• GOAL:
From the entries that follow, reproduce exactly and only the lines from the line with "Model this object" to the line with "from mathutils import Vector", endpoints included.

CAD and scene scripts:
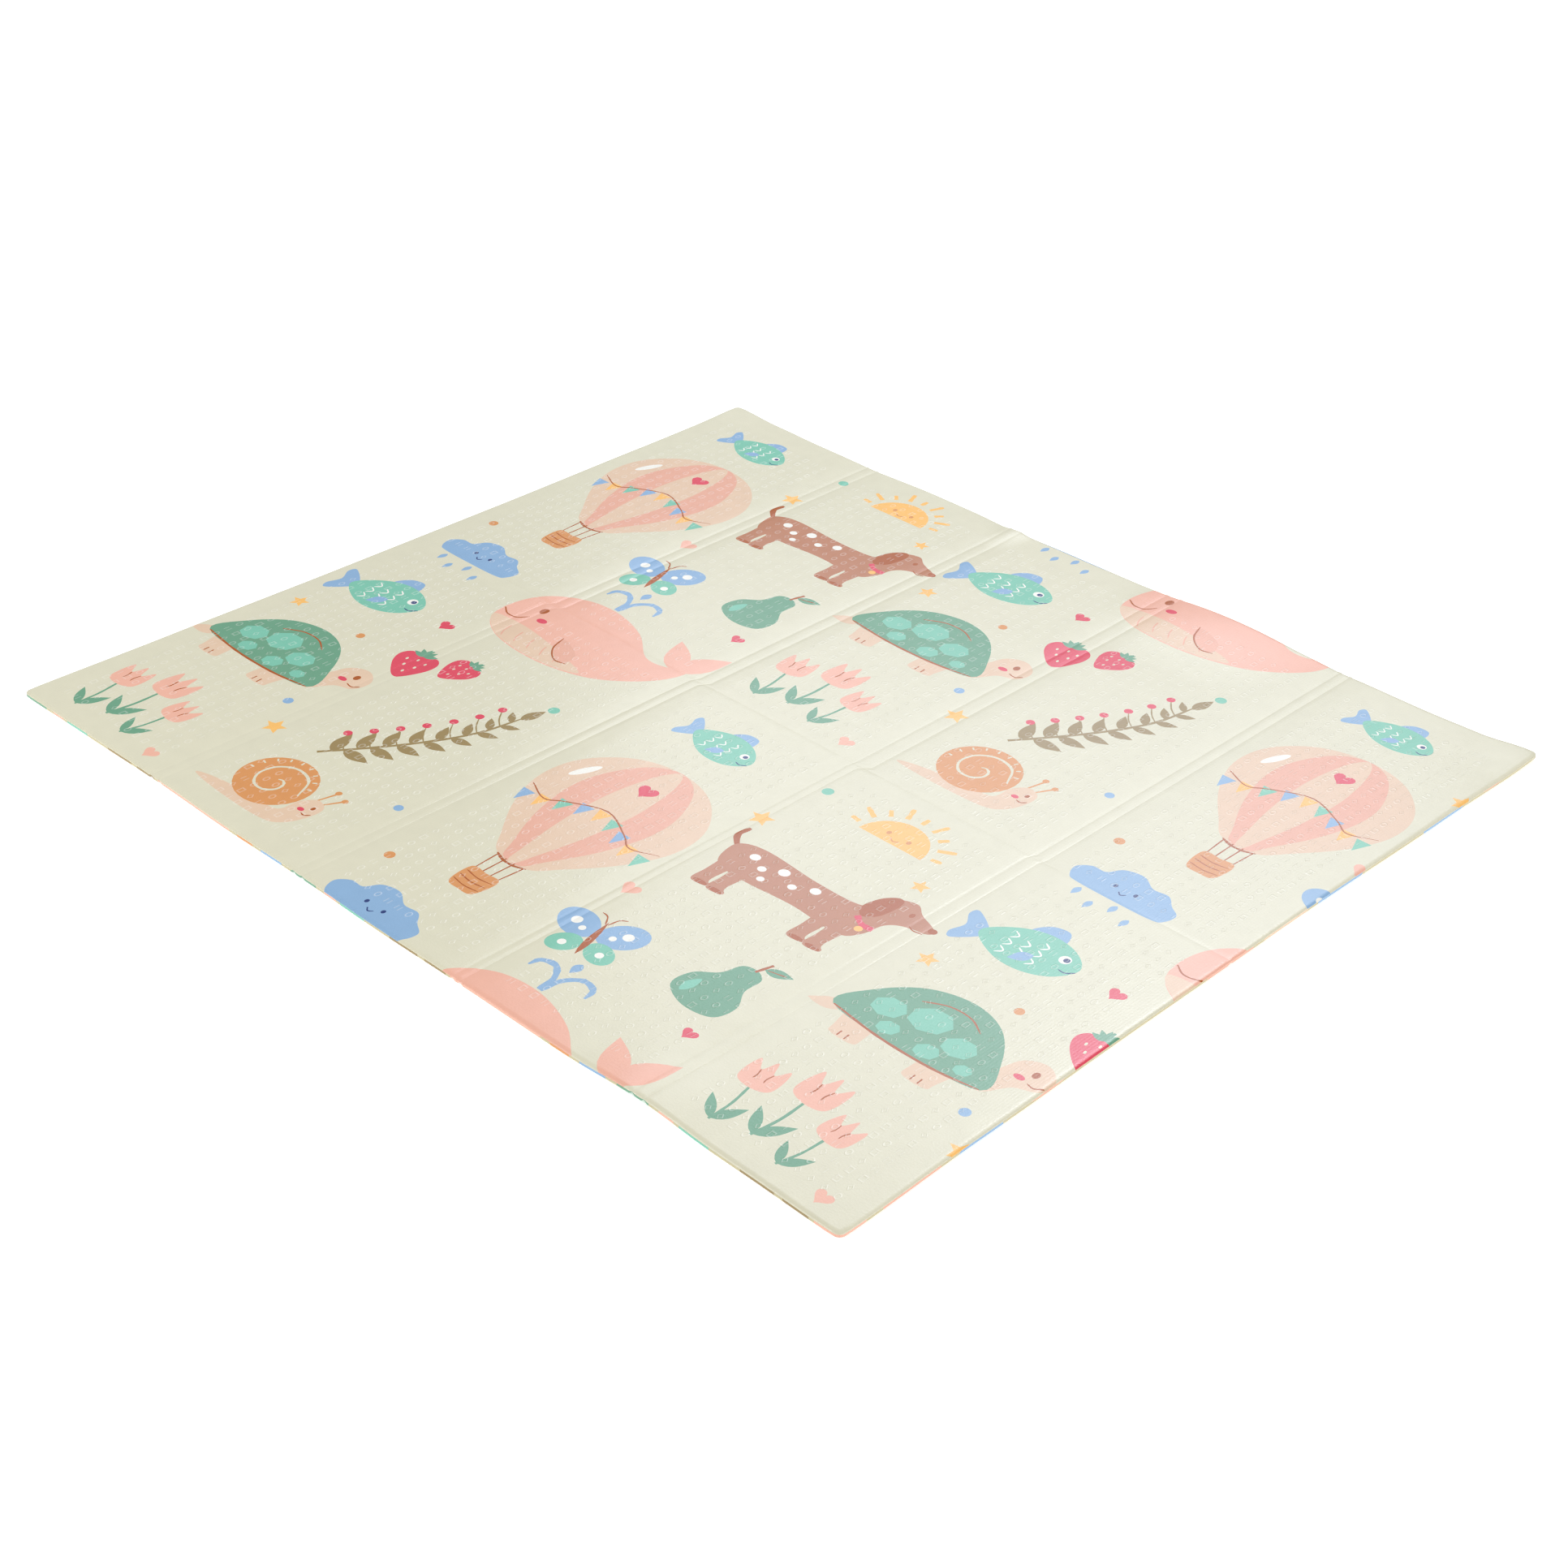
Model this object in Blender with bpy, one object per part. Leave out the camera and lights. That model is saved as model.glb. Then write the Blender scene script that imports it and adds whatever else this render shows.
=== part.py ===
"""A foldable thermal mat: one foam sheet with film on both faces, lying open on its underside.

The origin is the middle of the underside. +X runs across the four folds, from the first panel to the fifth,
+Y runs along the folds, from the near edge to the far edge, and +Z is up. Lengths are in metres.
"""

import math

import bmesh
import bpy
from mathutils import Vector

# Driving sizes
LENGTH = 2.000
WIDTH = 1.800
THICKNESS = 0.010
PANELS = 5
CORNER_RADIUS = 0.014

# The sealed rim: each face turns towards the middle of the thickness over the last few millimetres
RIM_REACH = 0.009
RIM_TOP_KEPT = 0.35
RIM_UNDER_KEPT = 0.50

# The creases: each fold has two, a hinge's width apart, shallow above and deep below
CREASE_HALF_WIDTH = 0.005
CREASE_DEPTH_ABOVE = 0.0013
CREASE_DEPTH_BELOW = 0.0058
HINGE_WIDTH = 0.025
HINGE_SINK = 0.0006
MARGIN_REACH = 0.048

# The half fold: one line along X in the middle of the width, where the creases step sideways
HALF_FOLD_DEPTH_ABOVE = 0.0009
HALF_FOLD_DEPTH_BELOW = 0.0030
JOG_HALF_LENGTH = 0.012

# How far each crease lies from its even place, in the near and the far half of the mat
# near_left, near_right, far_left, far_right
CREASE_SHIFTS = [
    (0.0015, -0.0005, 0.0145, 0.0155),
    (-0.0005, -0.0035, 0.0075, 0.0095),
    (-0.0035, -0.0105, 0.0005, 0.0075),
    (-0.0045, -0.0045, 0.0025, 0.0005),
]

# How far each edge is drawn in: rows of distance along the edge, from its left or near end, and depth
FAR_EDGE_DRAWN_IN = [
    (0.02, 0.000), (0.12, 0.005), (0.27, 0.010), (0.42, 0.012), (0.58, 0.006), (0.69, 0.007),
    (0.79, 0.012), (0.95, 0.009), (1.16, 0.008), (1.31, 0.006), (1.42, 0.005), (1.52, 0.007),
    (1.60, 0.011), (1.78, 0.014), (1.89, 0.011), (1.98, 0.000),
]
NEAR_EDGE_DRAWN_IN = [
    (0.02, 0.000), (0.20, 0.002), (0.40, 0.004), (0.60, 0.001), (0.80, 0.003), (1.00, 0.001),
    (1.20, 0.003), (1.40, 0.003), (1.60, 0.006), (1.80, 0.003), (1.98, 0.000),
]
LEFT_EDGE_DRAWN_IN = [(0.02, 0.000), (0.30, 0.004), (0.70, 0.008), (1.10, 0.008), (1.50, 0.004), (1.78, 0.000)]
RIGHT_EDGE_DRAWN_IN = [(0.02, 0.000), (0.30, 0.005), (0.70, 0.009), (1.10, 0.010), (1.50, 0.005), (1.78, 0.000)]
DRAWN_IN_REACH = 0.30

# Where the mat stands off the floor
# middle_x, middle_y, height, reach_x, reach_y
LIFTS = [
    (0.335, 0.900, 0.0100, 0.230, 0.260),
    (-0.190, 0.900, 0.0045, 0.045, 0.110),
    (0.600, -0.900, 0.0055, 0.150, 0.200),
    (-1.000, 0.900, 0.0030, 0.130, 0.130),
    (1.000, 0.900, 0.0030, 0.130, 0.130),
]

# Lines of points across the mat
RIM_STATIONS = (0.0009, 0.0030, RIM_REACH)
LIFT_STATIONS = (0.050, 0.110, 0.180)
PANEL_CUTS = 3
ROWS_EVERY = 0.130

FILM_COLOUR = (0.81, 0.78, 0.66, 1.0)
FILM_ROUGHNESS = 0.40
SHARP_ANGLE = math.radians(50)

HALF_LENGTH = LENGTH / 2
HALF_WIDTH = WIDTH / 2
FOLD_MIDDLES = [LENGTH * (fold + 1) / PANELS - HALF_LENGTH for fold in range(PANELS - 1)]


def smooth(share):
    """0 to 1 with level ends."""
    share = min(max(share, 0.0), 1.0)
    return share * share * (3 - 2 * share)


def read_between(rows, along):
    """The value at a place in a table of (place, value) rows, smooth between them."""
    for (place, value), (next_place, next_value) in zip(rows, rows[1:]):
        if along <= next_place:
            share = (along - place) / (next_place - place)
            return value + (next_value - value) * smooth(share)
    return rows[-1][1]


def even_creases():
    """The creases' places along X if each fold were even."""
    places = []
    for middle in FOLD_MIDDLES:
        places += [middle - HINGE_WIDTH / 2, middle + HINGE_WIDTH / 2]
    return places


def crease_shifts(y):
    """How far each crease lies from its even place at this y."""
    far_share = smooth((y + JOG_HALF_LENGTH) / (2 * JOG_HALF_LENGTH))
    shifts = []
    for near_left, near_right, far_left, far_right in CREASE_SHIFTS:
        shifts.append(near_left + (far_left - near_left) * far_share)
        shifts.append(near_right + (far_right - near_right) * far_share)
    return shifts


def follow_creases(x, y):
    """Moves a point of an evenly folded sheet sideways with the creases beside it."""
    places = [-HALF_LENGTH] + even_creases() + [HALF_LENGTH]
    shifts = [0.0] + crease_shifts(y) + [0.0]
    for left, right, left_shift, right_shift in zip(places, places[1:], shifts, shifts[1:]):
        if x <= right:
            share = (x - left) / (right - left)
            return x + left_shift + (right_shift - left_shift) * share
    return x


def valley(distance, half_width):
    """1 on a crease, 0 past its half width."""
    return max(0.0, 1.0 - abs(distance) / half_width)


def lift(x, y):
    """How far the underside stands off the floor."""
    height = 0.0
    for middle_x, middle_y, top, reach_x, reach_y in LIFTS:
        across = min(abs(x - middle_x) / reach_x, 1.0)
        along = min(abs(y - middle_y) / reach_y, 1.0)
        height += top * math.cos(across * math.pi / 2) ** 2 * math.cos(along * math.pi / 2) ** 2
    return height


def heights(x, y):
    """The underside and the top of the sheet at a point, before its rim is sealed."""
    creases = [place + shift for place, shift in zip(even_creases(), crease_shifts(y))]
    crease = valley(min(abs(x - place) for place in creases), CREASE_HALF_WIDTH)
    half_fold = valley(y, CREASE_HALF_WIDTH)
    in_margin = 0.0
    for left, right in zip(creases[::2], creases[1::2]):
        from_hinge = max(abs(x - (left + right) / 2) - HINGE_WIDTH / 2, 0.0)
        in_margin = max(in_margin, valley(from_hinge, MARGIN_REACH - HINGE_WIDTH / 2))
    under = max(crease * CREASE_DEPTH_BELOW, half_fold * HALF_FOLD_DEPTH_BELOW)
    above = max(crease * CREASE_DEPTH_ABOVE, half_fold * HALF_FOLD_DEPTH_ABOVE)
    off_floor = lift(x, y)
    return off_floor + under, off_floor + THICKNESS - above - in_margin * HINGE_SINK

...

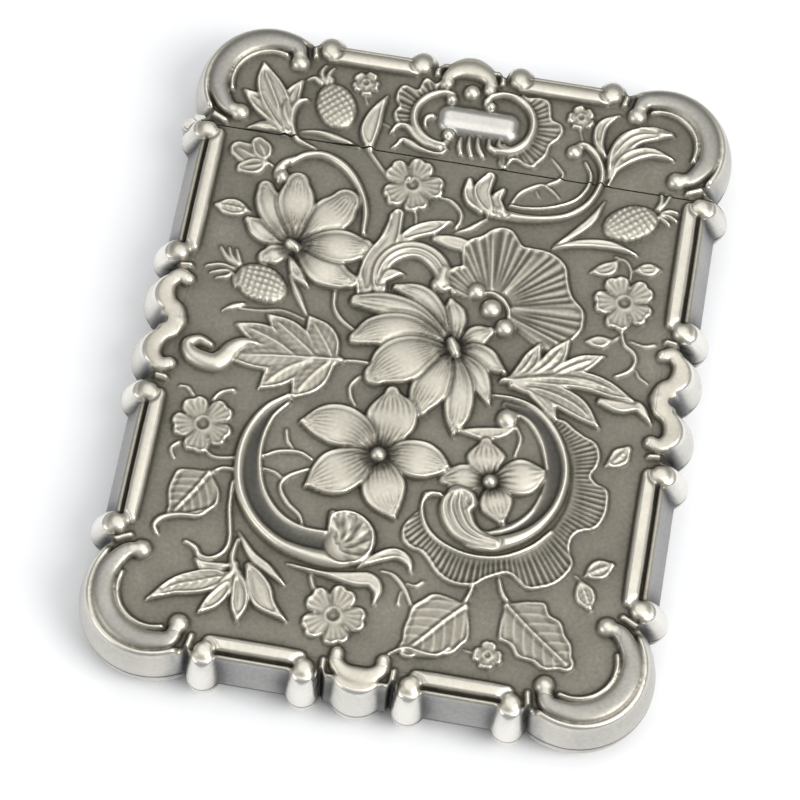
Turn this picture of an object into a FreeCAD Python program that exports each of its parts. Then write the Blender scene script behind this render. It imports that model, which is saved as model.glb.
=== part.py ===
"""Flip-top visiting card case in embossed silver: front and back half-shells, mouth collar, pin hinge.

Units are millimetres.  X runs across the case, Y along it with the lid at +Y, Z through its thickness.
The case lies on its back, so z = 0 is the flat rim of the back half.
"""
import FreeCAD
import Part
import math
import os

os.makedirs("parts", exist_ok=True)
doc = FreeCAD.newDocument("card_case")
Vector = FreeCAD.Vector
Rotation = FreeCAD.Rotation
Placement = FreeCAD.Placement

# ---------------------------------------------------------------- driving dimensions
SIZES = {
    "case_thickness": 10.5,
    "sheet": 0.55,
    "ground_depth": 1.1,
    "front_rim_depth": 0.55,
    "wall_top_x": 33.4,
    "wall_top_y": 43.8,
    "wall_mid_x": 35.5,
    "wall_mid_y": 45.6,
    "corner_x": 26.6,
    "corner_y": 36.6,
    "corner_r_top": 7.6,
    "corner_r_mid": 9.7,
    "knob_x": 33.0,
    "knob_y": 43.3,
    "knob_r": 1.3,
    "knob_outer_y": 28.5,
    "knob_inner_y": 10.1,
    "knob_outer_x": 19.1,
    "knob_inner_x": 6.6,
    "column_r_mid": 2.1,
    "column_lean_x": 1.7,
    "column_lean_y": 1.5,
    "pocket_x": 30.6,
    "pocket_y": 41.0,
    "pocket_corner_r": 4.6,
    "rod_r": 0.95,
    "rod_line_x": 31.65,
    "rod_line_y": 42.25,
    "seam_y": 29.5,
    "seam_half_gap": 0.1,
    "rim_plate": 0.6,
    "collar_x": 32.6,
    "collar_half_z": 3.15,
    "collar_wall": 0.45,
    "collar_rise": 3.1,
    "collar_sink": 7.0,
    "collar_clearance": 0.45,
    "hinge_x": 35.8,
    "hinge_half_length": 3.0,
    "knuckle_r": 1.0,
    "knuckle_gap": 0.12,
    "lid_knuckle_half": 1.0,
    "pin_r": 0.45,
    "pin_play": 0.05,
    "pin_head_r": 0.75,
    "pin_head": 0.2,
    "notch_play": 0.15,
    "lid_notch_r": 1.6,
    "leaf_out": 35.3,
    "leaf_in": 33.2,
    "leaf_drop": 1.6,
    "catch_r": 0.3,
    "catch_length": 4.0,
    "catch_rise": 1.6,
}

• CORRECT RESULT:
Model this object in Blender with bpy, one object per part. Leave out the camera and lights. That model is saved as model.glb. Then write the Blender scene script that imports it and adds whatever else this render shows.
=== part.py ===
"""A foldable thermal mat: one foam sheet with film on both faces, lying open on its underside.

The origin is the middle of the underside. +X runs across the four folds, from the first panel to the fifth,
+Y runs along the folds, from the near edge to the far edge, and +Z is up. Lengths are in metres.
"""

import math

import bmesh
import bpy
from mathutils import Vector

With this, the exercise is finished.